- Film poster
- Directed by: Tony Girardin
- Written by: Tony Girardin
- Produced by: Tony Girardin Noah Couture-Glassco
- Starring: Giuseppe Marinoni
- Cinematography: Tony Girardin
- Edited by: Tony Girardin
- Music by: Alexander Hackett
- Production company: Tekno Hut
- Release date: March 28, 2015;
- Running time: 90 minutes
- Country: Canada
- Language: English

= Marinoni: The Fire in the Frame =

Marinoni: The Fire in the Frame is a Canadian documentary film, directed by Tony Girardin and premiered in 2014. The film profiles Giuseppe Marinoni, a former competitive cyclist turned bicycle manufacturer who at age 75 is attempting to set a new cycling time record for his age bracket.
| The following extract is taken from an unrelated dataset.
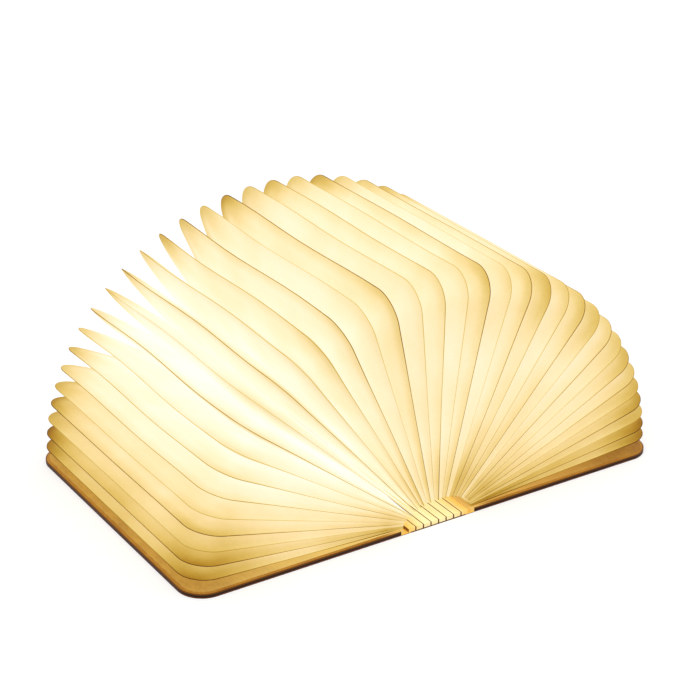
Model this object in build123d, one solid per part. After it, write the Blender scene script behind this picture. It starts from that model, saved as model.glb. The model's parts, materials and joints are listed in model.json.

As a secondary storyline, the film also focuses on Marinoni's longtime friendship with champion cyclist Jocelyn Lovell. He raced on a Marinoni bike until his career ended when a motorist drove their dump truck into him, leaving Lovell a quadriplegic.

The film premiered at the Hot Docs Canadian International Film Festival in 2014.

The film received two Canadian Screen Award nominations, for Best Feature Length Documentary and Best Editing in a Documentary, at the 3rd Canadian Screen Awards in 2015.